Laut aktueller Zahlen haben rund 125.000 Menschen in Deutschland in den ersten fünf Monaten in Deutschland Asyl beantragt. Bis auf ein paar tausend Anträge von nachgeborenen Kindern und Personen die im Rahmen von Familienzusammenführung gekommen sind, sind fast alle illegal eingereist, wobei sie mehrere europäische Länder durchquert haben, häufig allerdings ohne dort registriert worden zu sein (und selbst wenn ist eine Rückführung nach Griechenland, Bulgarien, Kroatien oder Tschechien in der Regel aus diversen Gründen nicht möglich).

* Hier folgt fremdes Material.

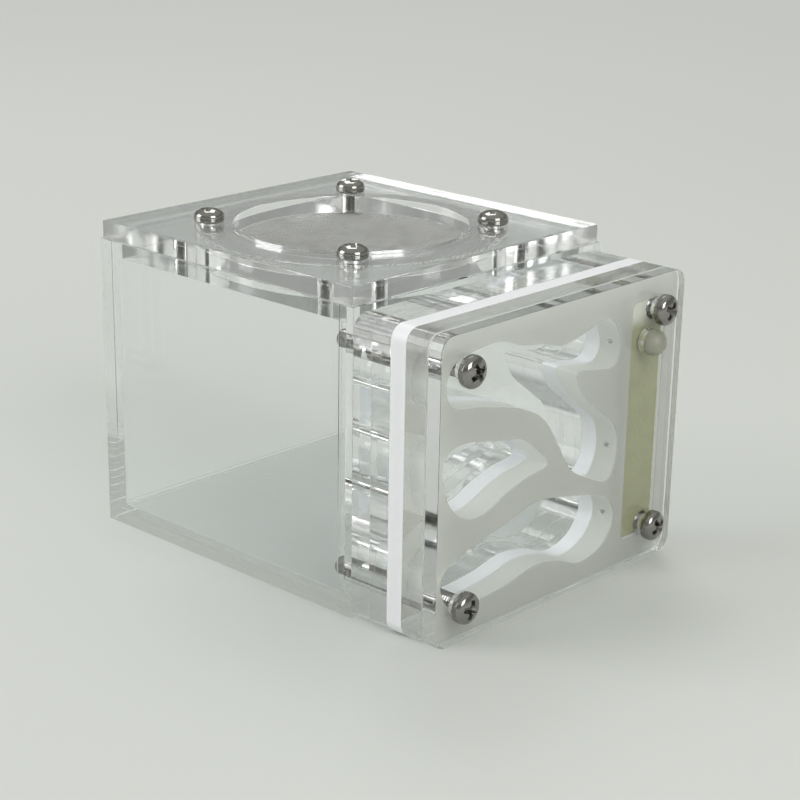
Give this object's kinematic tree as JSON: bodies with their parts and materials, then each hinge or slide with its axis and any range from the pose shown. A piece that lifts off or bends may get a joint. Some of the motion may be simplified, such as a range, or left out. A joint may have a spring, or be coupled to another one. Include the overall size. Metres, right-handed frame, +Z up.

Auch nach den aktuellen Plänen der EU werden Menschen aus Ländern wie Syrien und Afghanistan grundsätzlich einen Asylantrag stellen können ohne in den geplanten Asylzentren bleiben zu müssen. Schwieriger wird es vor allem für Menschen, die vor allem aus ökonomischen Gründen in die EU, in vielen Fällen nach Deutschland, kommen wollen und deren Asylanträge im Regelfall keine Aussicht auf Erfolg haben.

Das Ziel der EU- Mitgliedstaaten, wieder mehr Ordnung in die Migrationspolitik zu bekommen und es nicht länger Schleppern zu überlassen, wer dauerhaft in die EU einreisen kann, ist nachvollziehbar und aus meiner Sicht zu begrüßen.